**INSTRUCTIONS TO FOLLOW**
Repeat only the lines running from the beginning of the material through the line that contains "its rolled thread.".

═══ MATERIAL ═══

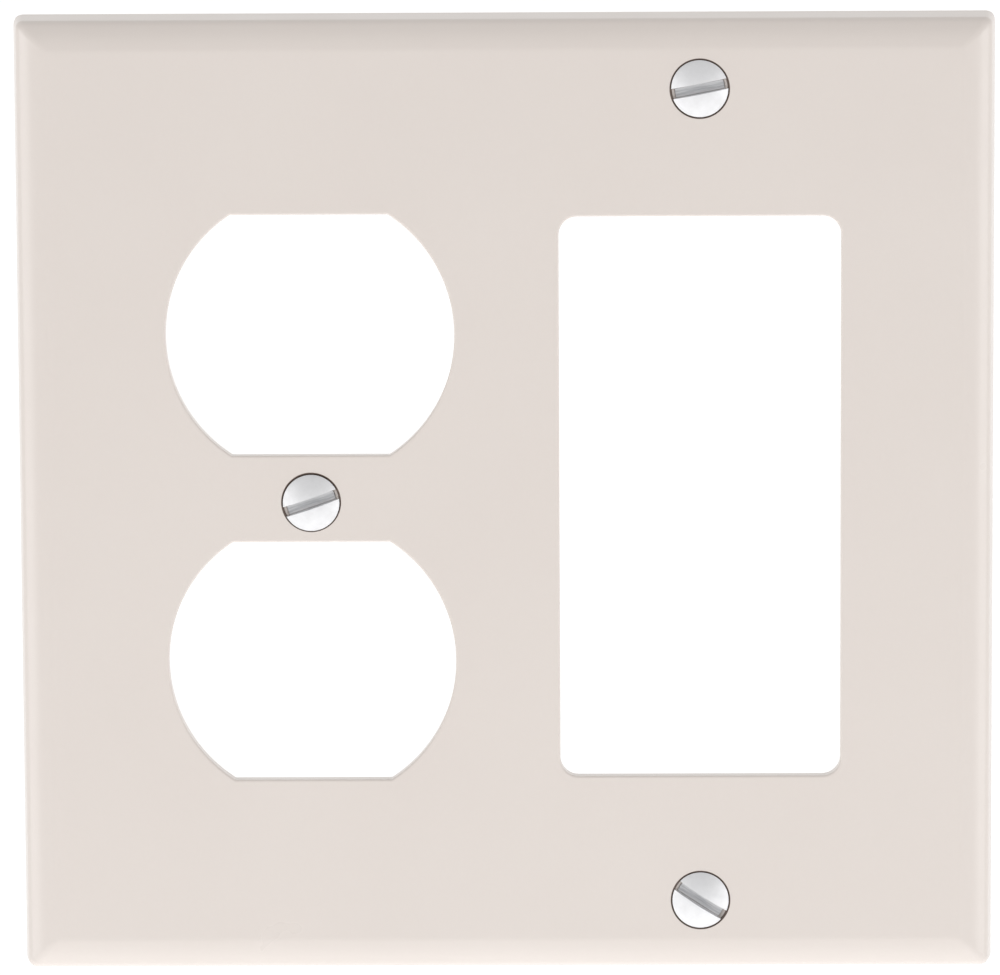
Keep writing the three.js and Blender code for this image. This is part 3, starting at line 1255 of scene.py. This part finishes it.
@dataclass
class OvalHeadScrew:
    """A slotted oval-head machine screw with its rolled thread.

    Attributes:
        place: Where it goes.
        length: From the rim of the head to the tip.
        head: Radius of the head.
        crown: Height of the crown over the rim.
        land: Depth of the head's straight edge.
        cone: Angle between the cone under the head and the screw's axis, in degrees.
        slot_width: Width of the slot.
        slot_depth: Depth of the slot from the top of the crown.
        slot_ease: How far the slot's edges are rounded.
        pitch: From one thread to the next.
        crest: Radius of the thread's crests.
        root: Radius of the thread's roots.
        neck: Plain length between head and thread.
        run_out: Length over which the thread grows to its full height.
        tip_inset: How far inside the root's radius the chamfer ends at the tip.
        segments: Points round the screw.
        tooth_top: From a tooth's middle to the end of its crest, in pitches.
        tooth_brow: The same to where the crest's rounding ends.
        tooth_foot: The same to where the root's rounding starts.
        tooth_flat: The same to where the root is flat.
        finish: What it is made of.
    """

    place: ScrewPlace
    length: float = 12.7
    head: float = HEAD_RADIUS
    crown: float = 0.95
    land: float = HEAD_LAND
    cone: float = CONE_ANGLE
    slot_width: float = 1.2
    slot_depth: float = 1.5
    slot_ease: float = 0.07
    pitch: float = INCH / 32
    crest: float = 1.72
    root: float = 1.72 - 0.55 * INCH / 32
    neck: float = 0.6
    run_out: float = 0.6
    tip_inset: float = 0.06
    segments: int = ROUND_STEPS
    tooth_top: float = 0.045
    tooth_brow: float = 0.09
    tooth_foot: float = 0.36
    tooth_flat: float = 0.41
    finish: TurnedSteel = field(default_factory=TurnedSteel)

    @property
    def crown_radius(self) -> float:
        """Radius of the sphere that the crown is part of."""
        return (self.head**2 + self.crown**2) / (2 * self.crown)

    @property
    def cone_end(self) -> float:
        """Depth under the rim where the cone has come down to the root's radius."""
        return self.land + (self.head - self.root) / math.tan(math.radians(self.cone))

    def head_rings(self) -> np.ndarray:
        """Rings of the head from near the crown's top to the neck.

        Ring j stands at the profile's radius j and depth j: a sphere's arc,
        an eased rim, the straight land and the cone under it.

        Returns:
            Rings of points about the screw's own axis, in millimetres.
        """
        sphere = self.crown_radius
        reach = math.asin(self.head / sphere)
        angle = np.linspace(0.01, reach - 0.012, 22)
        arc = np.stack([sphere * np.sin(angle), sphere - self.crown - sphere * np.cos(angle)], axis=1)
        side = rounded_profile(
            [
                (arc[-1, 0], arc[-1, 1], 0),
                (self.head, 0, 0.02),
                (self.head, self.land, 0.02),
                (self.root, self.cone_end, 0.1),
                (self.root, self.cone_end + self.neck * 0.5, 0),
            ],
            15.0,
        )
        profile = np.concatenate([arc, side[1:]])
        return Outline.circle(0, 0, 0, self.segments).carry(profile)

    def thread_rings(self) -> np.ndarray:
        """Rings of the thread, which climb one pitch in each turn.

        Place i of ring j has the depth of ring j plus the share of a pitch
        that its angle is of a turn, held between the thread's two ends. Its
        radius is the root's plus the tooth's height there, which grows over
        the run-out and is cut back by the chamfer at the tip.

        Returns:
            Rings of points about the screw's own axis, in millimetres.
        """
        start = self.cone_end + self.neck
        flank = [(self.tooth_top, 1.0), (self.tooth_brow, 0.90)]
        flank += [(self.tooth_foot, 0.05), (self.tooth_flat, 0.0)]
        rise = [(-place, height) for place, height in reversed(flank)]
        tooth = np.array([(-0.5, 0.0), *rise, *flank])
        turns = math.ceil((self.length - start) / self.pitch) + 2
        phase = (np.arange(-1, turns)[:, None] + tooth[None, :, 0]).ravel()
        height = np.tile(tooth[:, 1], turns + 1)
        angle = np.arange(self.segments + 1) / self.segments
        depth = start + (phase[:, None] + angle[None, :]) * self.pitch
        held = np.clip(depth, start, self.length)
        grown = np.clip((held - start) / self.run_out, 0, 1)
        radius = self.root + (self.crest - self.root) * height[:, None] * grown
        radius = np.minimum(radius, self.root - self.tip_inset + (self.length - held))
        turn = -2 * np.pi * angle[None, :]
        return np.stack([radius * np.cos(turn), held, radius * np.sin(turn)], axis=-1)

    def slot_cutter(self) -> bpy.types.Mesh:
        """The solid that cuts the slot, flared where it leaves the crown.

        Along the slot, place i lies at an even share of the head's width.
        The upper rings follow the crown's sphere there, pushed off it by
        their own rise, and the lower rings lie on the slot's flat floor.

        Returns:
            The cutter as a closed mesh.
        """
        half, ease = self.slot_width / 2, self.slot_ease
        floor = self.slot_depth - self.crown
        along = np.linspace(-1.15, 1.15, 41) * self.head
        sphere = self.crown_radius
        surface = sphere - self.crown - np.sqrt(np.maximum(sphere**2 - along**2, 0.1))
        outside = [(half + 0.9 * ease + 0.8, -1.2), (half + ease, -0.02)]
        flare = [(half + 0.45 * ease, 0.25 * ease), (half + 0.1 * ease, 0.7 * ease)]
        sway = np.array([*outside, *flare, (half, 1.4 * ease)])
        upper = surface[None, :] + sway[:, 1, None]
        lower = np.full((2, len(along)), floor)
        lower[0] -= 0.12
        width = np.concatenate([sway[:, 0], [half, half - 0.12]])
        depth = np.concatenate([upper, lower])
        x = np.concatenate([width, -width[::-1]])
        y = np.concatenate([depth, depth[::-1]])
        spread = [np.broadcast_to(along, y.shape), y, np.broadcast_to(x[:, None], y.shape)]
        rings = np.stack(spread, axis=-1)
        return Shell().capped(np.swapaxes(rings, 0, 1), "slot_cutter")

    def build(self) -> bpy.types.Object:
        """Builds the screw, cuts its slot, stands it in its hole and dresses it."""
        shell = Shell()
        head = shell.strip(self.head_rings())
        shell.faces.append(head[:1])
        thread = self.thread_rings()
        grid = shell.add(thread)
        quads = np.stack([grid[:-1, :-1], grid[:-1, 1:], grid[1:, 1:], grid[1:, :-1]], axis=-1)
        shell.faces.append(quads.reshape(-1, 4))
        first = np.roll(grid[0, :-1][::-1], 1)
        joint = np.stack([head[-1], np.roll(head[-1], -1), np.roll(first, -1), first], axis=-1)
        shell.faces.append(joint)
        shell.faces.append(grid[-1:, :-1])
        mesh = combined(shell.mesh("screw"), [self.slot_cutter()], Cut.REMOVE)
        turn = Matrix.Rotation(math.radians(-self.place.slot_turn), 4, "Y")
        seat = Vector((self.place.x, FACE_Y, self.place.z - self.place.sag)) * MM
        mesh.transform(Matrix.Translation(seat) @ turn)
        name = f"{self.place.name}_screw"
        made = piece(f"{name}_turned", mesh, name, name, 35)
        axis = (self.place.x * MM, (self.place.z - self.place.sag) * MM)
        dress(made, self.finish.material(f"{name}_plating", axis, self.place.slot_turn))
        return made


@dataclass
class RetainingWasher:
    """The thin nylon washer that keeps a screw in its hole.

    Attributes:
        place: The screw it sits on.
        radius: Outer radius.
        bore: Radius of the bore.
        thickness: Thickness.
        wall_gap: From the washer to the wall plane.
        edge: Radius of its edges.
        finish: What it is made of.
    """

    place: ScrewPlace
    radius: float = 4.0
    bore: float = 1.78
    thickness: float = 0.6
    wall_gap: float = 0.1
    edge: float = 0.14
    finish: NaturalNylon = field(default_factory=NaturalNylon)

    def build(self) -> bpy.types.Object:
        """Builds the washer as a profile turned about the screw's axis."""
        rear = -self.wall_gap
        front = rear - self.thickness
        middle = (self.radius + self.bore) / 2
        profile = rounded_profile(
            [
                (middle, front, 0),
                (self.radius, front, self.edge),
                (self.radius, rear, self.edge),
                (self.bore, rear, 0.08),
                (self.bore, front, 0.08),
                (middle, front, 0),
            ],
            15.0,
        )
        circle = Outline.circle(self.place.x, self.place.z - self.place.sag, 0, ROUND_STEPS)
        shell = Shell()
        shell.strip(circle.carry(profile))
        name = f"{self.place.name}_washer"
        made = piece(f"{name}_moulded", shell.mesh(name), name, name, 45)
        dress(made, self.finish.material(f"{name}_nylon"))
        return made


# ------------------------------------------------------------------ studio


@dataclass
class Studio:
    """Pale floor, soft light and the camera.

    Attributes:
        lens: Focal length in millimetres on a 36 mm sensor.
        position: Place of the camera in metres.
        turn: Rotation vector in degrees, from looking along +Y.
        floor_drop: From the middle of the plate down to the floor, in metres.
        floor_size: Length of the floor's sides, in metres.
        floor_glow: Light that the floor gives off by itself.
        sky_front: Brightness of the room in front of the plate.
        sky_behind: Brightness of the room behind the plate.
        box_size: Width and height of each soft box, in metres.
        box_reach: From the plate to each soft box, in metres.
        box_turn: How far to each side of the plate's front a box stands, in degrees.
        box_power: Power of each soft box, in watts.
        glow_size: Side of the soft box on the floor, in metres.
        glow_power: Power of the soft box on the floor, in watts.
    """

    lens: float = 234.0
    position: tuple[float, float, float] = (0.0096, -0.7676, 0.1033)
    turn: tuple[float, float, float] = (-7.625, 0.24, 0.75)
    floor_drop: float = 0.30
    floor_size: float = 16.0
    floor_glow: float = 0.35
    sky_front: float = 0.55
    sky_behind: float = 1.1
    box_size: tuple[float, float] = (0.35, 0.7)
    box_reach: float = 0.9
    box_turn: float = 60.0
    box_power: float = 2.2
    glow_size: float = 0.6
    glow_power: float = 0.65

    def camera(self) -> None:
        """Puts the camera in place and makes it the scene's."""
        data = bpy.data.cameras.new("camera")
        data.lens = self.lens
        data.sensor_width = 36.0
        data.clip_start = 0.01
        data.clip_end = 100.0
        camera = bpy.data.objects.new("camera", data)
        bpy.context.scene.collection.objects.link(camera)
        turn = Vector([math.radians(part) for part in self.turn])
        rest = Matrix(((1, 0, 0), (0, 0, -1), (0, 1, 0)))
        look = Matrix.Rotation(turn.length, 3, turn.normalized()) @ rest
        camera.matrix_world = Matrix.Translation(self.position) @ look.to_4x4()
        bpy.context.scene.camera = camera

    def floor(self) -> None:
        """Lays the pale floor."""
        half = self.floor_size / 2
        mesh = bpy.data.meshes.new("floor")
        plan = [(-half, -half), (half, -half), (half, half), (-half, half)]
        corners = [(x, y, -self.floor_drop) for x, y in plan]
        mesh.from_pydata(corners, [], [(0, 1, 2, 3)])
        floor = bpy.data.objects.new("floor", mesh)
        bpy.context.scene.collection.objects.link(floor)
        nodes = Nodes("pale_floor")
        nodes.shader.inputs["Base Color"].default_value = (0.85, 0.85, 0.85, 1)
        nodes.shader.inputs["Roughness"].default_value = 0.9
        nodes.shader.inputs["Emission Color"].default_value = (1.0, 1.0, 0.99, 1)
        nodes.shader.inputs["Emission Strength"].default_value = self.floor_glow
        mesh.materials.append(nodes.material)

    def sky(self) -> None:
        """Surrounds the object with soft light, stronger behind the plate."""
        world = bpy.data.worlds.new("soft_room")
        bpy.context.scene.world = world
        world.use_nodes = True
        tree = world.node_tree
        background = tree.nodes["Background"]
        background.inputs["Color"].default_value = (1.0, 0.997, 0.99, 1)
        source = tree.nodes.new("ShaderNodeTexCoord")
        split = tree.nodes.new("ShaderNodeSeparateXYZ")
        ramp = tree.nodes.new("ShaderNodeMapRange")
        ramp.inputs["From Min"].default_value = -1.0
        ramp.inputs["From Max"].default_value = 1.0
        ramp.inputs["To Min"].default_value = self.sky_front
        ramp.inputs["To Max"].default_value = self.sky_behind
        tree.links.new(source.outputs["Generated"], split.inputs[0])
        tree.links.new(split.outputs[1], ramp.inputs["Value"])
        tree.links.new(ramp.outputs["Result"], background.inputs["Strength"])

    def soft_boxes(self) -> None:
        """Stands one soft box on each side, turned to the plate."""
        for side in (-1, 1):
            data = bpy.data.lights.new("soft_box", "AREA")
            data.shape = "RECTANGLE"
            data.size, data.size_y = self.box_size
            data.energy = self.box_power
            box = bpy.data.objects.new("soft_box", data)
            turn = math.radians(side * self.box_turn)
            away = Vector((math.sin(turn), -math.cos(turn), 0))
            facing = away.to_track_quat("Z", "Y").to_matrix().to_4x4()
            box.matrix_world = Matrix.Translation(away * self.box_reach) @ facing
            box.visible_camera = False
            bpy.context.scene.collection.objects.link(box)

    def glow(self) -> None:
        """Lays one soft box on the floor under the plate, turned up."""
        data = bpy.data.lights.new("floor_box", "AREA")
        data.shape = "SQUARE"
        data.size = self.glow_size
        data.energy = self.glow_power
        box = bpy.data.objects.new("floor_box", data)
        rest = Matrix.Translation((0, -self.glow_size / 4, 0.01 - self.floor_drop))
        box.matrix_world = rest @ Matrix.Rotation(math.pi, 4, "X")
        box.visible_camera = False
        bpy.context.scene.collection.objects.link(box)

    def build(self) -> None:
        """Sets up the whole studio."""
        bpy.context.scene.view_settings.view_transform = "Standard"
        self.camera()
        self.floor()
        self.sky()
        self.soft_boxes()
        self.glow()


def main() -> None:
    """Builds the studio and every piece, and reports each."""
    logging.basicConfig(level=logging.INFO, format="%(message)s")
    Studio().build()
    parts = [Faceplate(), *(OvalHeadScrew(place) for place in SCREW_PLACES)]
    parts += [RetainingWasher(place) for place in SCREW_PLACES]
    for part in parts:
        log.info("built %s", part.build().name)


if __name__ == "__main__":
    main()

═══

**WRITTEN SOLUTION**
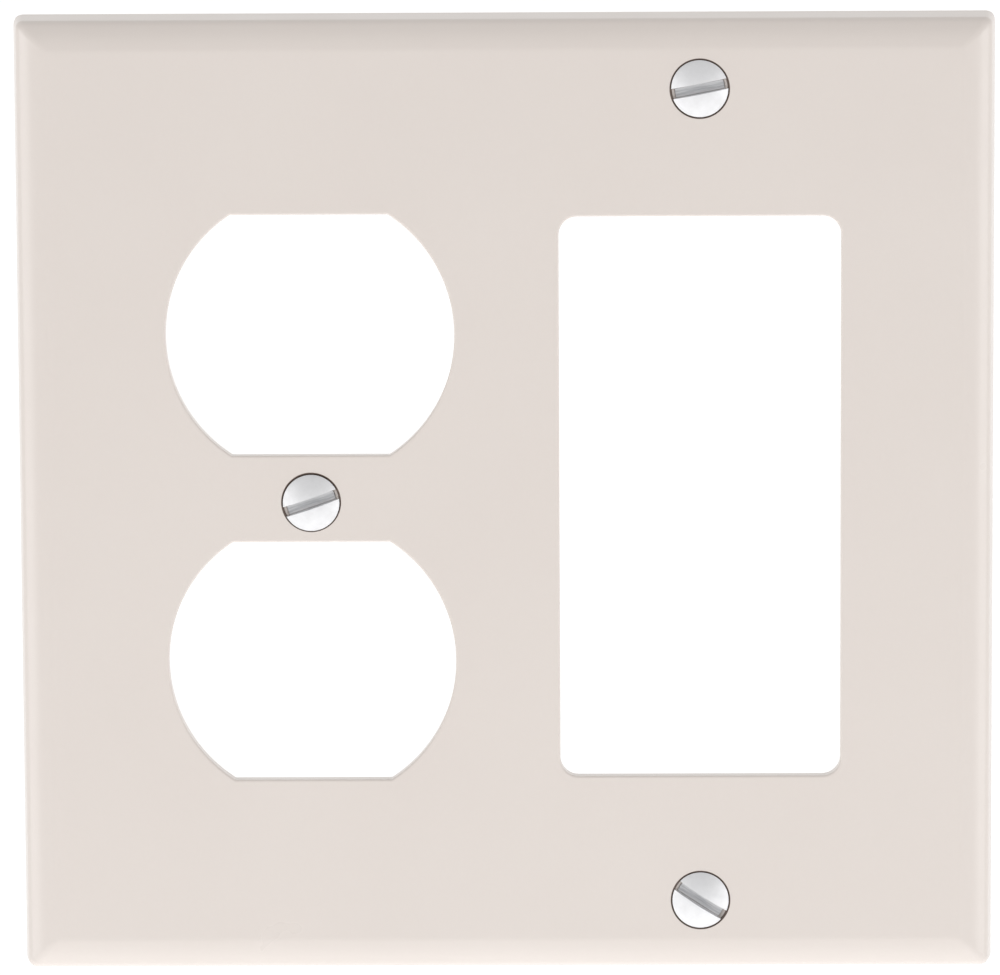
Keep writing the three.js and Blender code for this image. This is part 3, starting at line 1255 of scene.py. This part finishes it.
@dataclass
class OvalHeadScrew:
    """A slotted oval-head machine screw with its rolled thread.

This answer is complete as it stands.